In their attempt to learn a foreign language, learners make errors. Providing
a feedback on this erroneous language output presents a multilevel dilemma.
First, teachers must decide whether or not to respond. Second, if feedback is
ever desperately required, who should do it and how should it be done? More
important, overwhelmed by the sheer number of beginner and intermediate-level
learners’ errors, keeping a record and making notes of the important errors
during interpersonal conversation such as role plays poses a serious challenge.
Equally important, teachers are more inclined to interrupt constantly the flow
of learners’ conversation to provide corrective feedback, a practice that much
dampens their enthusiasm to express themselves. In response, the current paper
addresses two main questions: which teaching technique could teachers devise to
organize their corrective feedback provision?

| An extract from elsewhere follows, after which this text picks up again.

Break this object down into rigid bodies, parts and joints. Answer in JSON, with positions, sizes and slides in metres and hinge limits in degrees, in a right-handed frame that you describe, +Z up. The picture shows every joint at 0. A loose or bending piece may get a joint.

Which technology toolkit could be brought into classroom use to help
organize corrective feedback provision to learners’ oral flawed output? The paper
draws on the experimental use of audiovisual recordings of learners’ oral
output for the purpose of providing more adequate corrective feedback. With one
objective in mind, the experiment is aimed to test the utility of using
audiovisual recording to improve the quality of corrective feedback provision.
Audiovisual recordings provide useful database for teachers to organize any
remedial intervention and feedback provision. Moreover, the recordings will, in
the long term, constitute a corpus that could be well exploited to build an
explanatory theory for learners’ errors.